* WHAT YOU SHOULD DO
Output the line that contains "More parts follow." and every line after it to the end of the entries, with nothing added or left out.

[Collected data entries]
========================

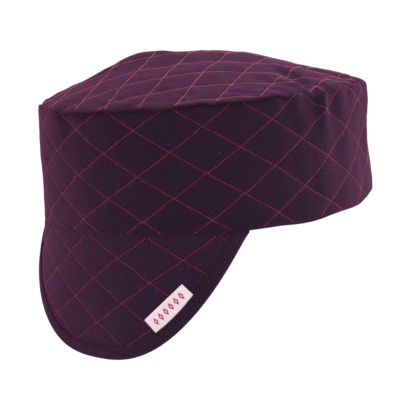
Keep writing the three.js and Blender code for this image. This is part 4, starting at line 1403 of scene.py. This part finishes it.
def line_mesh(name, lines):
    """Rows of points, each a pair of arrays: points in mm and the cloth's outward directions."""
    edges, start = [], 0
    for points, _ in lines:
        edges += [(start + i, start + i + 1) for i in range(len(points) - 1)]
        start += len(points)
    mesh = bpy.data.meshes.new(name)
    mesh.from_pydata((np.vstack([points for points, _ in lines]) * MM).tolist(), edges, [])
    facing = np.vstack([directions for _, directions in lines]).astype(np.float32).ravel()
    mesh.attributes.new("cloth_normal", "FLOAT_VECTOR", "POINT").data.foreach_set("vector", facing)
    return mesh


def sew(name, lines, thread, seed, **sizes):
    """Stitches along lines, as one plain mesh."""
    guide = bpy.data.objects.new(name + "_lines", line_mesh(name + "_lines", lines))
    bpy.context.scene.collection.objects.link(guide)
    modifier = guide.modifiers.new("stitching", "NODES")
    modifier.node_group = STITCHING
    size = {**STITCH, **sizes}
    values = {"Pitch": size["pitch"] * MM, "Stitch length": size["length"] * MM,
              "Thread width": size["width"] * MM, "Stitch height": size["height"] * MM,
              "Sides": size["sides"], "Seed": seed, "Thread": thread}
    for item in STITCHING.interface.items_tree:
        if item.in_out == "INPUT" and item.name in values:
            modifier[item.identifier] = values[item.name]
    evaluated = guide.evaluated_get(bpy.context.evaluated_depsgraph_get())
    stitches = bpy.data.meshes.new_from_object(evaluated)
    stitches.name = name
    piece = bpy.data.objects.new(name, stitches)
    bpy.context.scene.collection.objects.link(piece)
    bpy.data.objects.remove(guide)
    print(name, sum(len(polygon.vertices) - 2 for polygon in stitches.polygons), "triangles")
    return piece


print("a stitch is", STITCH["length"], "mm long, one every", STITCH["pitch"], "mm")

# %% [markdown]
# ## Laying the lines
# A line of the quilting is a straight line on the flat cloth. A perfectly straight one would look
# printed, so each has the slight waver of cloth fed by hand, and some make a small step where they
# cross another line. The part that lies on the panel is kept and carried onto the worn shape by the
# panel's own formula.

# %% The waver of a hand-fed line
WAVER = {"size": 0.38, "shares": (0.6, 0.3, 0.25)}
JOG = {"size": 2.0, "least": 0.3, "share": 0.55, "crossings": 80, "fade": -4.5}
LINE_STEP = 0.6


def waver(swings, chance):
    """Sideways wander in mm. swings holds the phases of its long, middle and short waves."""
    phases = chance.uniform(0.0, FULL_TURN, 3)
    return WAVER["size"] * sum(share * np.sin(swing + phase) for share, swing, phase
                               in zip(WAVER["shares"], swings, phases))


def jog(crossings, chance):
    """Small sideways steps that some lines make where they cross another, fading before the next."""
    count = JOG["crossings"]
    sizes = JOG["size"] * chance.uniform(JOG["least"], 1.0, count)
    sizes = sizes * (chance.uniform(0.0, 1.0, count) < JOG["share"])
    number = np.floor(crossings).astype(int)
    part = crossings - number
    return sizes[np.mod(number, count)] * smooth(0.0, 0.05, part) * np.exp(JOG["fade"] * part)


def on_cloth(surface, u, v):
    """A line as a pair: its points on the worn cap, and the cloth's outward directions."""
    return surface(u, v), normal_of(surface, u, v)


print("lines are laid in steps of", LINE_STEP, "mm")

# %% Lines of a flat panel
def quilting_lines(lattice, surface, inside, counts, reach, seed):
    """All stitch lines of a panel. inside says which flat places are on the panel."""
    chance = np.random.default_rng(seed)
    side = math.hypot(lattice["long"], lattice["short"]) / 2.0
    gap = line_gap(lattice)
    lines = []
    for family in (0, 1):
        for count in counts:
            along = np.arange(-reach, reach, LINE_STEP / side)
            beside = count + waver((along * 2.1, along * 5.3, along * 12.0), chance) / gap
            if family == 0:
                beside = beside - jog(-along, chance) / gap
            u, v = from_lines(lattice, *((beside, along) if family == 0 else (along, beside)))
            keep = inside(u, v)
            if keep.sum() < 4:
                continue
            for run in np.split(np.arange(len(u)), np.flatnonzero(np.diff(keep.astype(int))) + 1):
                if keep[run[0]] and len(run) > 3:
                    lines.append(on_cloth(surface, u[run], v[run]))
    return lines


crossing = 2.0 * math.degrees(math.atan2(TOP_LATTICE["short"], TOP_LATTICE["long"]))
print(f"the top's two families of lines cross at {crossing:.0f} degrees")

# %% Lines of the band
# The quilting ends this far, in mm, from these edges
MARGIN = {"rim": 1.3, "seam": 1.2, "top": 1.6, "bill_end": 0.5, "bill_seam": 1.2, "tape": 0.2,
          "label": 0.3}
# A length of cloth that reaches past the top seam everywhere
HIGHEST = 72.0


def on_band(u, s):
    return (s > MARGIN["rim"]) & (s < band_end(u) - MARGIN["seam"])


def band_lines(depth, seed):
    """Each line climbs once from the rim to the seam, so the first DIAMONDS_ROUND of a family do."""
    def surface(u, s):
        return band_cloth(u, s, np.full(np.shape(u), depth))
    chance = np.random.default_rng(seed)
    lines = []
    for slope in (1.0, -1.0):
        for count in range(DIAMONDS_ROUND):
            s = np.arange(MARGIN["rim"], HIGHEST, LINE_STEP * 0.55)
            aside = waver((s / 9.0, s / 4.0, s / 1.8), chance)
            if slope > 0.0:
                aside = aside - jog((BAND_LATTICE["v"] - s) / DIAMOND_SHORT * 2.0, chance)
            u = count * DIAMOND_LONG + slope * (s - BAND_LATTICE["v"]) * DIAMOND_LONG / DIAMOND_SHORT
            u = np.mod(u + aside, ROUND)
            keep = on_band(u, s)
            lines.append(on_cloth(surface, u[keep], s[keep]))
    return lines


print(2 * DIAMONDS_ROUND, "lines climb the band")

# %% Where the top and the bill are quilted
def on_top(x, y):
    return from_top_edge(x, y) > MARGIN["top"]


def on_bill(u, v):
    inside = (np.abs(u) < TAPE_END - MARGIN["bill_end"]) & (v < -MARGIN["bill_seam"])
    return inside & ((v + bill_drop(u)) * edge_inward(u)[1] > TAPE["width"] + MARGIN["tape"])


def off_label(u, v):
    """The thread stops at the label, which lies over the quilting."""
    corners = label_place(np.array([0.0, 1.0, 1.0, 0.0]), np.array([0.0, 0.0, 1.0, 1.0]))
    polygon = np.stack(corners[:2], axis=-1)
    inside = np.ones(np.shape(u), dtype=bool)
    for first, second in zip(polygon, np.roll(polygon, -1, axis=0)):
        cross = (second[0] - first[0]) * (v - first[1]) - (second[1] - first[1]) * (u - first[0])
        inside &= cross > -MARGIN["label"]
    return ~inside


def panel_lines(depth, bill_lift, on_this_bill):
    """The stitch lines of the three quilted panels, at this depth in their cloth."""
    def top_surface(x, y):
        return top_cloth(x, y, np.full(np.shape(x), depth))

    def bill_surface(u, v):
        return bill_cloth(u, v, np.full(np.shape(u), bill_lift))
    return {
        "band": band_lines(depth, 51),
        "top": quilting_lines(TOP_LATTICE, top_surface, on_top, range(-12, 14), 14.0, 52),
        "bill": quilting_lines(BILL_LATTICE, bill_surface, on_this_bill, range(-8, 8), 9.0, 53),
    }


def turned(lines):
    """The same lines, seen from the other side of the cloth."""
    return [(points, -facing) for points, facing in lines]


print("the bill's quilting ends", TAPE["width"] + MARGIN["tape"], "mm from its free edge")

# %% Quilting the three panels
TOP_STITCH = {"pitch": 1.6, "width": 0.44, "height": 0.12}
UNDER_STITCH = {"length": 1.7, "pitch": 2.0}

outside_lines = panel_lines(0.0, 0.0, lambda u, v: on_bill(u, v) & off_label(u, v))
inside_lines = panel_lines(WALL, -BILL["wall"], on_bill)
stitch_pieces = [
    sew("stitches_band", outside_lines["band"], red_thread, seed=1),
    sew("stitches_top", outside_lines["top"], lit_top_thread, seed=2, **TOP_STITCH),
    sew("stitches_bill", outside_lines["bill"], red_thread, seed=3),
]
for number, (panel, lines) in enumerate(inside_lines.items()):
    stitch_pieces.append(sew("under_stitches_" + panel, turned(lines), red_thread, seed=number + 11,
                             **UNDER_STITCH))

# %% [markdown]
# ## Sewing the binding
# The tape is held by one row of stitches near its inner edge, in thread of the cloth's own colour. The
# row runs on both faces, because a machine sews through all layers at once.


# %% Stitches of the binding
# Where the row lies on the tape, as a share of its width, and how far off the bill in mm
BINDING_ROW = {"part": 0.83, "lift": 0.74, "points": 700, "margin": 1.5}
BINDING_STITCH = {"length": 1.7, "width": 0.36, "height": 0.10, "pitch": 1.9, "sides": 5}


def tape_line(lift, step=0.8):
    u = edge_lengths(BINDING_ROW["points"])
    u = u[np.abs(u) < TAPE_END - BINDING_ROW["margin"]]
    lift = np.full(u.shape, lift)
    reach = BINDING_ROW["part"] * tape_width(u)
    points = tape_place(u, reach, lift)
    along = np.gradient(points, axis=0)
    up = tape_place(u, reach + step, lift) - tape_place(u, reach - step, lift)
    return points, unit(np.cross(along, up))


face_line = tape_line(BINDING_ROW["lift"])
back_line = tape_line(-BILL["wall"] - BINDING_ROW["lift"])
tape_stitches = sew("stitches_binding", [face_line] + turned([back_line]), dark_thread, seed=21,
                    **BINDING_STITCH)

# %% [markdown]
# ## Handing the pieces to the frame
# The cap is one body, because cloth bends all over and has no hinge. Each cloth piece stands for the
# solid under it, and that solid is hidden.

# %% Pieces on the frame
for piece, node, finish in ((band, "crown_side", "quilted_twill"), (top, "crown_top", "quilted_twill"),
                            (bill, "bill", "quilted_twill"), (tape, "bill_binding", "plain_twill"),
                            (label, "label", "label_satin")):
    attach(piece, "root")
    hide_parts(node)
for piece in stitch_pieces:
    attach(piece, "root")
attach(tape_stitches, "root")
print("5 cloth pieces and", len(stitch_pieces) + 1, "pieces of stitches ride on the cap")

# %% [markdown]
# ## The cloth pieces
# The lengths printed above tell how much flat cloth each piece takes: round the band and up its cloth,
# across the oval and its tent, along the bill's seam and down its drop. Here the pieces are named.

# %% The cloth pieces
print("cloth cut for the", ", ".join(piece.name for piece in (band, top, bill, tape, label)))

# %% Sizes of the frame and of the finished cap
finished_box = [list(corner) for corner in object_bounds()]
for which, (low, high) in (("CAD", cad_box), ("finished", finished_box)):
    print(which, "size in mm:", [round(1000 * (b - a), 1) for a, b in zip(low, high)])
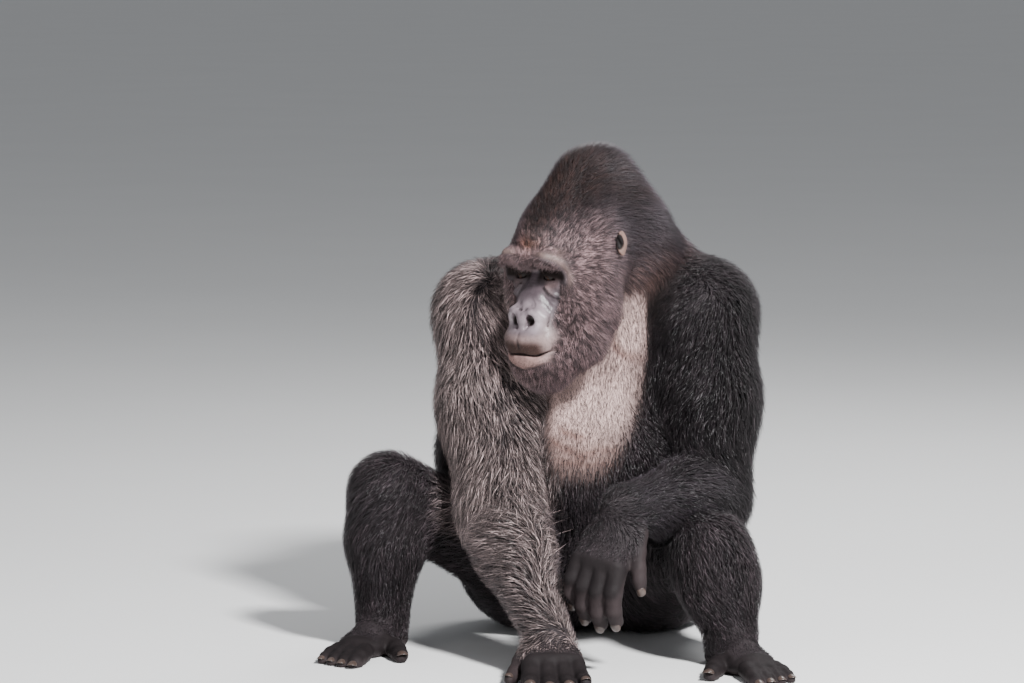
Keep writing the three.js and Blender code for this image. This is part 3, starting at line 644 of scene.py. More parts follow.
HEAD_GUIDES = (
    ((0, -26, 48), (0, 40, 120), (0, 0.5, 0.85), (0, 0.75, 0.65), (9, 16), (4, 9)),
    ((0, 70, 185), (0, 190, 214), (0, 0.95, 0.35), (0, 1, -0.2), (20, 30), (11, 16)),
    ((0, 270, 150), (0, 296, 20), (0, 0.4, -0.9), (0, 0.1, -1), (36, 52), (18, 22)),
    ((58, -4, 46), (70, 70, 112), (0.3, 0.75, 0.55), (0.15, 0.9, 0.35), (9, 20), (4, 11)),
    ((80, 8, 26), (114, 70, 34), (0.3, 0.85, -0.1), (0.1, 0.95, -0.2), (9, 22), (4, 12)),
    ((80, 10, -24), (116, 74, -20), (0.25, 0.6, -0.7), (0.1, 0.7, -0.7), (10, 24), (4, 14)),
    ((64, -8, -70), (112, 74, -70), (0.2, 0.35, -0.9), (0.1, 0.4, -0.9), (9, 30), (4, 16)),
    ((60, -12, -124), (100, 60, -126), (0.2, 0.2, -0.95), (0.1, 0.35, -0.9), (10, 34), (4, 17)),
    ((0, -58, -170), (0, -10, -214), (0, -0.25, -0.95), (0, 0.3, -0.95), (12, 26), (5, 13)),
    ((44, -40, -166), (56, 10, -196), (0.2, -0.1, -0.97), (0.1, 0.3, -0.95), (12, 28), (5, 14)),
    ((112, 140, 60), (84, 240, 60), (0.1, 0.9, -0.4), (-0.1, 0.7, -0.7), (26, 40), (14, 20)),
)


def mirrored(v):
    return np.array([-v[0], v[1], v[2]], float)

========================

* SOLUTION FOR THIS PROBLEM
Keep writing the three.js and Blender code for this image. This is part 3, starting at line 644 of scene.py. More parts follow.
HEAD_GUIDES = (
    ((0, -26, 48), (0, 40, 120), (0, 0.5, 0.85), (0, 0.75, 0.65), (9, 16), (4, 9)),
    ((0, 70, 185), (0, 190, 214), (0, 0.95, 0.35), (0, 1, -0.2), (20, 30), (11, 16)),
    ((0, 270, 150), (0, 296, 20), (0, 0.4, -0.9), (0, 0.1, -1), (36, 52), (18, 22)),
    ((58, -4, 46), (70, 70, 112), (0.3, 0.75, 0.55), (0.15, 0.9, 0.35), (9, 20), (4, 11)),
    ((80, 8, 26), (114, 70, 34), (0.3, 0.85, -0.1), (0.1, 0.95, -0.2), (9, 22), (4, 12)),
    ((80, 10, -24), (116, 74, -20), (0.25, 0.6, -0.7), (0.1, 0.7, -0.7), (10, 24), (4, 14)),
    ((64, -8, -70), (112, 74, -70), (0.2, 0.35, -0.9), (0.1, 0.4, -0.9), (9, 30), (4, 16)),
    ((60, -12, -124), (100, 60, -126), (0.2, 0.2, -0.95), (0.1, 0.35, -0.9), (10, 34), (4, 17)),
    ((0, -58, -170), (0, -10, -214), (0, -0.25, -0.95), (0, 0.3, -0.95), (12, 26), (5, 13)),
    ((44, -40, -166), (56, 10, -196), (0.2, -0.1, -0.97), (0.1, 0.3, -0.95), (12, 28), (5, 14)),
    ((112, 140, 60), (84, 240, 60), (0.1, 0.9, -0.4), (-0.1, 0.7, -0.7), (26, 40), (14, 20)),
)


def mirrored(v):
    return np.array([-v[0], v[1], v[2]], float)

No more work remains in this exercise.